▶ Objective: Return, exactly as written, the lines from the one containing "The build123d and" through the one containing "return extrude(sideways(start) *", with both ends included.

▶ Material provided:
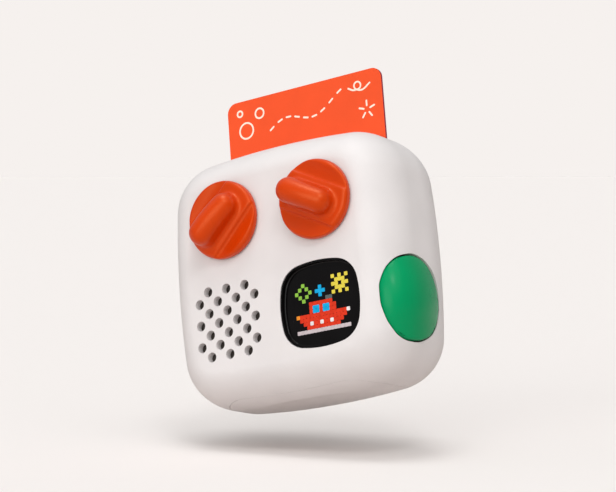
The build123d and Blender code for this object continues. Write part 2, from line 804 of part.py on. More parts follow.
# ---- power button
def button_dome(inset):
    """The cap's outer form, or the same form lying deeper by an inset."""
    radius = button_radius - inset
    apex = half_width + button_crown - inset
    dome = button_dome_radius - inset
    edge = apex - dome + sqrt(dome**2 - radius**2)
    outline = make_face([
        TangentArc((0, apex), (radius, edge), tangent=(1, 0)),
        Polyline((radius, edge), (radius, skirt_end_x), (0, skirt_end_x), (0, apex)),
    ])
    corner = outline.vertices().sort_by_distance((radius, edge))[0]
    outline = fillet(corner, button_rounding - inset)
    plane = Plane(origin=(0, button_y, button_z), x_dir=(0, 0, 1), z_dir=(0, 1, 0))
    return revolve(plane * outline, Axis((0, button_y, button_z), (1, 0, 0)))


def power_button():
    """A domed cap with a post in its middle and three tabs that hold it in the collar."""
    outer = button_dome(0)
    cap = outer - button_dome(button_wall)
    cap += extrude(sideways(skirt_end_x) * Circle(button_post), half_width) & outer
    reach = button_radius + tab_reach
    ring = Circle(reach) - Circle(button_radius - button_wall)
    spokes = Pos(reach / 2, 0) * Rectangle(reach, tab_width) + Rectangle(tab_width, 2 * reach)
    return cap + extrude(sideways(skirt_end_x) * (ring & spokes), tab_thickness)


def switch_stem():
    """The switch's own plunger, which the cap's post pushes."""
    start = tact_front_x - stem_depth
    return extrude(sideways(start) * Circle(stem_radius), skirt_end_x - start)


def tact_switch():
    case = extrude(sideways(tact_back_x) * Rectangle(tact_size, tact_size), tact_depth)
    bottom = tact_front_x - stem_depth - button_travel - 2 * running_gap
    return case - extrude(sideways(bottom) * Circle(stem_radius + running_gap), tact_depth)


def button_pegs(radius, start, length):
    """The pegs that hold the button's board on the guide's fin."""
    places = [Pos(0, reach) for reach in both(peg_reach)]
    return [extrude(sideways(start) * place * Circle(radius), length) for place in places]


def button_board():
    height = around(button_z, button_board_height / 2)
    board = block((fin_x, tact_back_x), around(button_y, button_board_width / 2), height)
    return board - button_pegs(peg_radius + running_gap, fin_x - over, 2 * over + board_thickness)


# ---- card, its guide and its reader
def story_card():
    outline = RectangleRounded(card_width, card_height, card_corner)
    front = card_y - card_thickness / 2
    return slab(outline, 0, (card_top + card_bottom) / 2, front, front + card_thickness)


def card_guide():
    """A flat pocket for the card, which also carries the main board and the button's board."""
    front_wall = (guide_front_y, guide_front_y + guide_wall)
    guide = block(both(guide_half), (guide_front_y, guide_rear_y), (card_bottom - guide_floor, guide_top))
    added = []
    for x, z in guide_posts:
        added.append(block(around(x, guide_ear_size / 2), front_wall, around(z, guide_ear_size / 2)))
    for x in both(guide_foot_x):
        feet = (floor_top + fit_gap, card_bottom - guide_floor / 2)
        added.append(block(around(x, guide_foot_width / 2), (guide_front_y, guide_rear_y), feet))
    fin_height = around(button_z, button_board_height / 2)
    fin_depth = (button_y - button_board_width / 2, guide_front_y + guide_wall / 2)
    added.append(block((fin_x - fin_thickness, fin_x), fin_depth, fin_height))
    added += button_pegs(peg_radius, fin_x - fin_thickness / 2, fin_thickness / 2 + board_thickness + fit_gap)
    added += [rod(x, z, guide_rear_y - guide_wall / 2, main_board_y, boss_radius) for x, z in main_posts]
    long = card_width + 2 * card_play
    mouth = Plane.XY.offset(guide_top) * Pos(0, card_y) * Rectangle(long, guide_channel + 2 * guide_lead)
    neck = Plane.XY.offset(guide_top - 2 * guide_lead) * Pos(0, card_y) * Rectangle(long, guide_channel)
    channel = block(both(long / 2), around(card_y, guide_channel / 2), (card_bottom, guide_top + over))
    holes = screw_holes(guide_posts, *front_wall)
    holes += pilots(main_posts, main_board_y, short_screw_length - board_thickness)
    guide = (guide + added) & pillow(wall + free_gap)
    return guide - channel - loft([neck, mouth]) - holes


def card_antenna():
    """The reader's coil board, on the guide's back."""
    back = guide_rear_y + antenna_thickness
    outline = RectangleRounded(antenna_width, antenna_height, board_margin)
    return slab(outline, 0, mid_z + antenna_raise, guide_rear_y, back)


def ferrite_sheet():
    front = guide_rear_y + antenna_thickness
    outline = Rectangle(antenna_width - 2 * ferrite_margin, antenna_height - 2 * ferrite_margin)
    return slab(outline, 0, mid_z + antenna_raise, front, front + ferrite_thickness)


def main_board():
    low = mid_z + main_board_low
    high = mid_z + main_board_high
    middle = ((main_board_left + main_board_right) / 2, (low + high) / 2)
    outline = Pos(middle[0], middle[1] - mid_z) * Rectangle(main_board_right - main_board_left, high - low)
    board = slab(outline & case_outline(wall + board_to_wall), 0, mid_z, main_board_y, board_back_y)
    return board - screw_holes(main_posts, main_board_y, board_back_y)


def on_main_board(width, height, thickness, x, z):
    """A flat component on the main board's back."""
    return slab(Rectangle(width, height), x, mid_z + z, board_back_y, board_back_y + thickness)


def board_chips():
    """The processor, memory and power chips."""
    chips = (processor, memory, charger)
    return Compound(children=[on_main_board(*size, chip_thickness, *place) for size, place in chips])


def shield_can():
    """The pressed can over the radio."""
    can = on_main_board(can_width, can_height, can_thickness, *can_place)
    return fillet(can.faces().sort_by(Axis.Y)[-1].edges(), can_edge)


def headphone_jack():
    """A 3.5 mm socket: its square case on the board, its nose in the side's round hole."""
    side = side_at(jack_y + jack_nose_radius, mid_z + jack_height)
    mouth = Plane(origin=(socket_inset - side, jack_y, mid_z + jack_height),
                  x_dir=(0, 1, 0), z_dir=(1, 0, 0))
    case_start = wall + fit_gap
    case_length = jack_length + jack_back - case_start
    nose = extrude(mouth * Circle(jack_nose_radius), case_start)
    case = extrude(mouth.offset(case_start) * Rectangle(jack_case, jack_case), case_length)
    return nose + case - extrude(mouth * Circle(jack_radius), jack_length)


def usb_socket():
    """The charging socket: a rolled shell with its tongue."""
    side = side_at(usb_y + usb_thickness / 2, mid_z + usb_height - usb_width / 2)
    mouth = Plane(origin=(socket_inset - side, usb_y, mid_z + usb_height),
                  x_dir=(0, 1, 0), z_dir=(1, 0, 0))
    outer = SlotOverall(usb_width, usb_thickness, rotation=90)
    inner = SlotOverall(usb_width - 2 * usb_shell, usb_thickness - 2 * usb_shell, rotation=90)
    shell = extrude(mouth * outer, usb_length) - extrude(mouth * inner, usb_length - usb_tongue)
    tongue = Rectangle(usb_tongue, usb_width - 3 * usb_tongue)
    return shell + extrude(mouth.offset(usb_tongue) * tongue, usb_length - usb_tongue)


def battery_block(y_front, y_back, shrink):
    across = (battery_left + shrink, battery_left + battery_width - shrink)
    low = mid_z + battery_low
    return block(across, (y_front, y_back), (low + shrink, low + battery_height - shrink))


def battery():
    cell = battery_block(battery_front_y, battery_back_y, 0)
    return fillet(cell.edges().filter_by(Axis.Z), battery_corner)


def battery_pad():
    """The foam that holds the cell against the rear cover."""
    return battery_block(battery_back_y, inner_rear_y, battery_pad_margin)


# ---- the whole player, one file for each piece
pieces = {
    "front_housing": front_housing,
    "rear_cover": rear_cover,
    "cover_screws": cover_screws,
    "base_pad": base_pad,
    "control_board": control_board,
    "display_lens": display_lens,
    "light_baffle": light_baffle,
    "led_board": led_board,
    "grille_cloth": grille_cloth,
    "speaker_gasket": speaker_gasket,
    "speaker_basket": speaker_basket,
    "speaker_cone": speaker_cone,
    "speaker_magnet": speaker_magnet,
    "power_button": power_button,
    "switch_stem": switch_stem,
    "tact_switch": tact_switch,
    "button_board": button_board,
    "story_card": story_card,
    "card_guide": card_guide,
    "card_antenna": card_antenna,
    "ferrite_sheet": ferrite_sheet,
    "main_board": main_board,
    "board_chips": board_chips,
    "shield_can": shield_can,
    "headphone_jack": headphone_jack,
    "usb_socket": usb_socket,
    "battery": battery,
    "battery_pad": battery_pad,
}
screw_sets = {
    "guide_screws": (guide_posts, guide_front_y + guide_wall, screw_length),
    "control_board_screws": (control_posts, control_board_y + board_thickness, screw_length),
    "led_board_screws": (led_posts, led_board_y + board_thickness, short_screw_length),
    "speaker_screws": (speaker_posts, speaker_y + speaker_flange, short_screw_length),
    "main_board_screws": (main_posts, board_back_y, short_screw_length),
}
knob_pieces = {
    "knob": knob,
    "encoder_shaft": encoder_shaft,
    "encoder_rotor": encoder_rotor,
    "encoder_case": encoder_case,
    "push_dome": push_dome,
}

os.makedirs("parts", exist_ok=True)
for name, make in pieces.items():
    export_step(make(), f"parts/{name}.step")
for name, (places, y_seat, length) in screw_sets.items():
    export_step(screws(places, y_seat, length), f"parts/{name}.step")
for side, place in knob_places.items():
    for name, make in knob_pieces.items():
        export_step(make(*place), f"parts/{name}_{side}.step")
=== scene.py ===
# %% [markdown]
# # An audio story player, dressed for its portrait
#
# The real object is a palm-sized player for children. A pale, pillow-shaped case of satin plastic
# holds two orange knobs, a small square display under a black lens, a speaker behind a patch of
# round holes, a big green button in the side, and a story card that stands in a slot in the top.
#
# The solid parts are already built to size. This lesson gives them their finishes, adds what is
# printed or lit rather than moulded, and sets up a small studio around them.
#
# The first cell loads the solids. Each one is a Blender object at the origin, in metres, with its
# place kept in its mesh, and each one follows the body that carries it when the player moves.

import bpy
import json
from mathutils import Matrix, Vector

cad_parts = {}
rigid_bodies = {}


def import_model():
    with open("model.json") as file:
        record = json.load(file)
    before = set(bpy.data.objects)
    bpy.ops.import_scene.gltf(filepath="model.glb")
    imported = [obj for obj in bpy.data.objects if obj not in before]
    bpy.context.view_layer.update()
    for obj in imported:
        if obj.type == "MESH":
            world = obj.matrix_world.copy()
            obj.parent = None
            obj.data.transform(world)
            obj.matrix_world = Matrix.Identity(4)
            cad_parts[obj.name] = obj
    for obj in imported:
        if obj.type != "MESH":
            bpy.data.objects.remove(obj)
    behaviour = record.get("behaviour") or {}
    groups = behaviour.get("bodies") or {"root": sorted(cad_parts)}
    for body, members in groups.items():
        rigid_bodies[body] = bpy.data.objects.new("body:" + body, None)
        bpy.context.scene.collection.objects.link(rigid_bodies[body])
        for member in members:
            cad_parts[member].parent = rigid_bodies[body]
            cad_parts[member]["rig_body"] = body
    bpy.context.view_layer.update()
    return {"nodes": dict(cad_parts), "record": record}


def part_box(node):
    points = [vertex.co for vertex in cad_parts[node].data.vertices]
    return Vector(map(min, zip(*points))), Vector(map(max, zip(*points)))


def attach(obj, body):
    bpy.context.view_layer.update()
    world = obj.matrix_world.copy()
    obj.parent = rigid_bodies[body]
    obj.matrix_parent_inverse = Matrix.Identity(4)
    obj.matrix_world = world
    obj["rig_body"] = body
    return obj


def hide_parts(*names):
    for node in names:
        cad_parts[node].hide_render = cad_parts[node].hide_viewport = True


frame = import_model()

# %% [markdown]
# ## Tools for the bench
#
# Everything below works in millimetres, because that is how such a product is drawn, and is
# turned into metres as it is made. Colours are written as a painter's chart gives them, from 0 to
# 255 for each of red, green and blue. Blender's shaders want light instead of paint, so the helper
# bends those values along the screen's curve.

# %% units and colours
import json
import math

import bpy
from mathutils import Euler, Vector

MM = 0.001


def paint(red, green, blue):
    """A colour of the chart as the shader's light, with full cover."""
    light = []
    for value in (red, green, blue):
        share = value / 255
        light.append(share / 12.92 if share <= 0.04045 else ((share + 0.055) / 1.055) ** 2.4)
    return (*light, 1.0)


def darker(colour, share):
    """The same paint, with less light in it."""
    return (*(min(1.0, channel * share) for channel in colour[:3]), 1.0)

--

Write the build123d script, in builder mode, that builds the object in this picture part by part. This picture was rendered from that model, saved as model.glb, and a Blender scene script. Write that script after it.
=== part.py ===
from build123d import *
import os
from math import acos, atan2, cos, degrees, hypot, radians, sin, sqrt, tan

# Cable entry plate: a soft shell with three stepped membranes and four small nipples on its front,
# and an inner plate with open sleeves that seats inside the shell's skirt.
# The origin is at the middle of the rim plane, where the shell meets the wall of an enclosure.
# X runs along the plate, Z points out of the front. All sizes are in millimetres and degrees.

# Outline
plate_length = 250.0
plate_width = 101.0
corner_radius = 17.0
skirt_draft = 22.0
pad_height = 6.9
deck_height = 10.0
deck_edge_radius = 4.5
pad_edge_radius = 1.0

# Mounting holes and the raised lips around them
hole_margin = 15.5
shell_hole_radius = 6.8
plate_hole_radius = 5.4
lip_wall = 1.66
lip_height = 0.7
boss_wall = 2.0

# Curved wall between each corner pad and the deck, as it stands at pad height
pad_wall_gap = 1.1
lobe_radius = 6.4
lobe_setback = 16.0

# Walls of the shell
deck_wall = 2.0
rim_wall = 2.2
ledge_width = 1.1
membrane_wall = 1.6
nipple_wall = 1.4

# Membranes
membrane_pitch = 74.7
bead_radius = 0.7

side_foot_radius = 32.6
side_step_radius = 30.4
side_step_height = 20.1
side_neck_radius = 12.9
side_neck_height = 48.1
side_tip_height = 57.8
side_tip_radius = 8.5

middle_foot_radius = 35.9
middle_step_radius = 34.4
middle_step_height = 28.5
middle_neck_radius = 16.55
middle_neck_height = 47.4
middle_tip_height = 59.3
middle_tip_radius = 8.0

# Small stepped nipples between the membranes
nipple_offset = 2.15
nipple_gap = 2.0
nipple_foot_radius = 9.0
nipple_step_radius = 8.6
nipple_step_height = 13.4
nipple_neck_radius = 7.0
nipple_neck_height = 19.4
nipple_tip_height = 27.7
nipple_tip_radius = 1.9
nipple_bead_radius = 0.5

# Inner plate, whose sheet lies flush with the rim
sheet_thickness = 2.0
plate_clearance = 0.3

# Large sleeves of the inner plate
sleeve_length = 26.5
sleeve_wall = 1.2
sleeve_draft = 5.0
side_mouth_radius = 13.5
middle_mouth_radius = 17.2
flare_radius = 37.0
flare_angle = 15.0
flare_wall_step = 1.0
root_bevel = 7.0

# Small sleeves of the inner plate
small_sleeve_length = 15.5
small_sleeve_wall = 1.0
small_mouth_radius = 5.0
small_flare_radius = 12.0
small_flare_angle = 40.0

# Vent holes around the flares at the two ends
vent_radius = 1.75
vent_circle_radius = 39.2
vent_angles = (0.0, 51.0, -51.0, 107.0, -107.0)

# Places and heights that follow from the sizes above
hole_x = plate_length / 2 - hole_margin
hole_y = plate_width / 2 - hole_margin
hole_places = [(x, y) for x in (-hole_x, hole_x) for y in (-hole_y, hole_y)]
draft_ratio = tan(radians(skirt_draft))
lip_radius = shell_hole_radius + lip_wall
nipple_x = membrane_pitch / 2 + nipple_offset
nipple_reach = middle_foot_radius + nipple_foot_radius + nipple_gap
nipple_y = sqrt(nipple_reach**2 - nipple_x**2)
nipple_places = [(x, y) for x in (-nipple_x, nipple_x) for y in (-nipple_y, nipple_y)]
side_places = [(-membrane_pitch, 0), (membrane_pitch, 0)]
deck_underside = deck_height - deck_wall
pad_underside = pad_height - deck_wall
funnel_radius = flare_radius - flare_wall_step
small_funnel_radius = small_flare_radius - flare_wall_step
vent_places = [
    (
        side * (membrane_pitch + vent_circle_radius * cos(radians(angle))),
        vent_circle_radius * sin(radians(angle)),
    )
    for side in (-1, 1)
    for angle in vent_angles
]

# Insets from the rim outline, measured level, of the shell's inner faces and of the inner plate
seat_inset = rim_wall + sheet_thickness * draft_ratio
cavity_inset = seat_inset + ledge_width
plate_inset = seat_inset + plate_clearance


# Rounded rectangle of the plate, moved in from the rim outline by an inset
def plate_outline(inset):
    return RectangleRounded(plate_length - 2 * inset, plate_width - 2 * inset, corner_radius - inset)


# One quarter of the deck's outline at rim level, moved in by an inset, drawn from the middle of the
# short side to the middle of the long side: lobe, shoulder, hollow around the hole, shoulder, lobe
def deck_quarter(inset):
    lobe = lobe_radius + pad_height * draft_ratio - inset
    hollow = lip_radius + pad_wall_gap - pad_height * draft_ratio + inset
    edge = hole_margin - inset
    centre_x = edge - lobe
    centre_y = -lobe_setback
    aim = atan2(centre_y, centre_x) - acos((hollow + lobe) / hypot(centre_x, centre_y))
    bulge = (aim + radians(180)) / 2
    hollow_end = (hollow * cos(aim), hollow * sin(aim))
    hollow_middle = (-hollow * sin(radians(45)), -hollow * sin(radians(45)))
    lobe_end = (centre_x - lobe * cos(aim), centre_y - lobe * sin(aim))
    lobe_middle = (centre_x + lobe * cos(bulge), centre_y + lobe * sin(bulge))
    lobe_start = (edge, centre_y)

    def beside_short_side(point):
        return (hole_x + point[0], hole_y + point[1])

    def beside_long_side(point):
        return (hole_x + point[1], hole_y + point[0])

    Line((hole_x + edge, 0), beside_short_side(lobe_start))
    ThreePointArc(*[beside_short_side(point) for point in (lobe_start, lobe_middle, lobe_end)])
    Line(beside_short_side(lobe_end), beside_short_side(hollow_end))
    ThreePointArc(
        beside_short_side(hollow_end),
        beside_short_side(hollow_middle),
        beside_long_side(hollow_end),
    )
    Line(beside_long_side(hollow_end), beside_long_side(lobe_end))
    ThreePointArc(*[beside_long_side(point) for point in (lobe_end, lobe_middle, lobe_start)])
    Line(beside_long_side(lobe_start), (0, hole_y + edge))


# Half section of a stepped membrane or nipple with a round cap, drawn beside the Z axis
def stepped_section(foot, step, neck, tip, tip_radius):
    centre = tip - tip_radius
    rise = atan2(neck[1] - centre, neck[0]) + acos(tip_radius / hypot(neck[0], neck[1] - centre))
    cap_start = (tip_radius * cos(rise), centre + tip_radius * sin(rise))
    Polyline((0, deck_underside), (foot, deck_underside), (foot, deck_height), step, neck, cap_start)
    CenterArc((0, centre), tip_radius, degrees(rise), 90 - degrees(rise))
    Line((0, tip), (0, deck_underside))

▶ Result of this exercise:
The build123d and Blender code for this object continues. Write part 2, from line 804 of part.py on. More parts follow.
# ---- power button
def button_dome(inset):
    """The cap's outer form, or the same form lying deeper by an inset."""
    radius = button_radius - inset
    apex = half_width + button_crown - inset
    dome = button_dome_radius - inset
    edge = apex - dome + sqrt(dome**2 - radius**2)
    outline = make_face([
        TangentArc((0, apex), (radius, edge), tangent=(1, 0)),
        Polyline((radius, edge), (radius, skirt_end_x), (0, skirt_end_x), (0, apex)),
    ])
    corner = outline.vertices().sort_by_distance((radius, edge))[0]
    outline = fillet(corner, button_rounding - inset)
    plane = Plane(origin=(0, button_y, button_z), x_dir=(0, 0, 1), z_dir=(0, 1, 0))
    return revolve(plane * outline, Axis((0, button_y, button_z), (1, 0, 0)))


def power_button():
    """A domed cap with a post in its middle and three tabs that hold it in the collar."""
    outer = button_dome(0)
    cap = outer - button_dome(button_wall)
    cap += extrude(sideways(skirt_end_x) * Circle(button_post), half_width) & outer
    reach = button_radius + tab_reach
    ring = Circle(reach) - Circle(button_radius - button_wall)
    spokes = Pos(reach / 2, 0) * Rectangle(reach, tab_width) + Rectangle(tab_width, 2 * reach)
    return cap + extrude(sideways(skirt_end_x) * (ring & spokes), tab_thickness)


def switch_stem():
    """The switch's own plunger, which the cap's post pushes."""
    start = tact_front_x - stem_depth
    return extrude(sideways(start) * Circle(stem_radius), skirt_end_x - start)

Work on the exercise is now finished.